In this seminar we’ll also try to pretend: not to know (or at least not to worry too much about) what we know about the historical period or style to which the particular poem we are engaged with belongs; not to believe that there is no such thing as a purely “intrinsic” reading of a text, divorced from its multiple contexts; not to care too much when our own ignorance of the particular writer in question is leading us down one or another slippery slope as we propose a reading.

The course will try to bracket such questions in order to focus on the crucial skill of close reading.  Close analysis of single poems, detached from their multiple contexts, may have its drawbacks as a critical practice (or may in fact be strictly impossible to perform); but it may play a crucial role as an exercise, helping us develop the skills in close textual analysis that will be an invaluable resource down the road in future courses, where we can integrate such close reading skills into larger, more elaborate critical projects.

The wager of the course, that is, is that several of us could use (and might enjoy) a seminar in which we focus on the skills involved in close reading, temporarily blocking out, as best we can, all the Weighty Issues on which graduate seminars typically focus.  And also: that a semester spent on developing (or reviving) such skill and tact in our engagement with individual facets of individual texts will have a positive, nuancing effect on our individual critical practice, whatever critical school we set up shop in.

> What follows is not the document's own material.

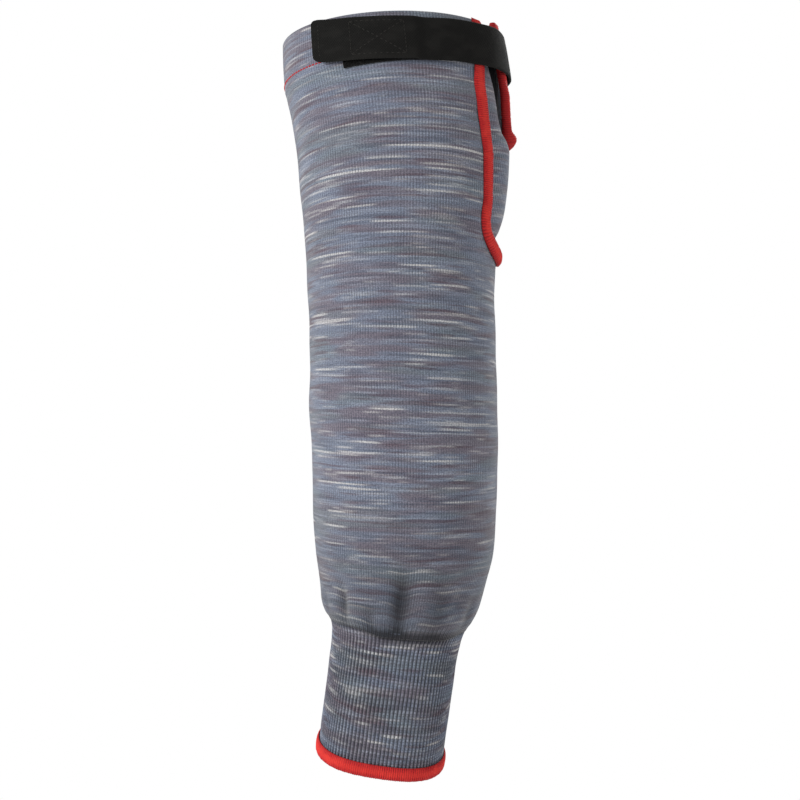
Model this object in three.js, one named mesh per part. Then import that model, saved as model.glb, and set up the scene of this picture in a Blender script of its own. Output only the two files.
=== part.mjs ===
import * as THREE from 'three';

// A cut resistant sleeve, in the form that an arm gives it. Lengths are millimetres and angles are
// degrees. Z runs up the arm, X runs across it and -Y is the front. The origin is the middle of the
// ring that the closure strap makes round the upper arm.
//
// Places on the sleeve are given as an angle round the arm (0 at the front, 90 at the right side),
// a distance down the arm from the rim, and a lift off the sleeve's own surface.

// Sleeve
const sleeve_length = 457;
const hem_width = 138;
const cuff_width = 78.5;
const knit_wall = 2;
const hem_depth = 33;
const hem_swell = 0.5;
const rim_round = 0.8;
const hem_step = 1;
const gather_length = 52;
const gather_depth = 3.8;
const gather_skew = 1.7;

// Wrist cuff
const cuff_length = 88;
const cuff_wall = 2.2;
const rib_pitch = 2.15;
const rib_relief = 0.9;
const cuff_depth_share = 0.8;
const wrist_bend = 0.46;

// Vent at the right side
const vent_length = 141;
const vent_flare = 2.2;
const knob_bulge = 2;
const rim_peak = 5;
const gusset_wall = 1.6;
const gusset_margin = 8;
const gusset_drop = 4;
const gusset_bulge = 8;
const gusset_fullness = 1.5;
const gusset_end_share = 0.93;

// Overlock thread
const thread_wrap = 0.9;
const binding_ease = 0.7;
const thread_bevel = 0.63;
const vent_overlock_width = 9;
const cuff_overlock_height = 9.4;

// Closure strap and its touch patches
const strap_width = 29;
const strap_thickness = 1.6;
const strap_level = 20.6;
const strap_start_angle = -42;
const strap_end_angle = 142;
const strap_corner = 4;
const strap_end_lift = 1.6;
const strap_corner_fade = 8;
const strap_settles_angle = 3;
const strap_falls_angle = 10;
const strap_past_vent_angle = 90;
const strap_on_hem_angle = 102;
const loop_height = 29;
const loop_thickness = 1.2;
const loop_drop = 1.5;
const loop_start_angle = -27;
const loop_end_angle = 30;
const hook_height = 23;
const hook_thickness = 1.2;
const hook_start_angle = -24;
const hook_end_angle = 7;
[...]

While the course will focus pretty exclusively on poetry, a few tools from the bag of tricks, several skills, and more broadly a habit of attention should all be transferable to work with prose.

There’s no escape from theory, of course.  But while we’ll tackle some brief texts in theory of the lyric to accompany our reading of primary texts, we’ll treat them as useful tools, asking how they can help us to open up individual poems.

Since this is a methods course, students won’t write lengthy papers, or read an awful lot. Reading will be intensive rather than extensive, and time spent writing will probably outweigh time spent reading.  Seminar participants will read a few (strategically selected) poems each week (and occasionally some theoretical texts of the kind mentioned above) and write frequent, perhaps weekly, short papers--close readings of individual poems, explicating the whole but making particular use of the analytic approach currently under discussion.  Since many of these analytic tools will probably be new to many of you, we’ll try to establish a communal seminar atmosphere rather than a competitive one, finding ways to benefit from one another’s insights.

The early 3-D comics, from the 1950s, used to have a little logo on the cover, reprinted as epigraph above.  While it may remind some older readers unhappily of the days in which professors used to remark, with only apparently self-deprecating irony, that they could explicate (at length) a shopping list (if pressed), it may also suggest that, in theoretically driven as well as so called “practical” criticism, a more nuanced habit of attention and a willingness to hover over difficult or puzzling moments in a text are rarely bad things.

 

ENGL 595A First Year Colloquium 
001 In Person 
W 2:00-2:50 PM 
Instructor: John Melillo

Required for first year students; meets every other week. “How to graduate-student.” 

 

English 595A Job Workshop 
002 In Person 
W 2:00-2:50 PM 
Instructor: John Melillo

Meets every other week; preparation of application materials, approaches to the process, all career paths.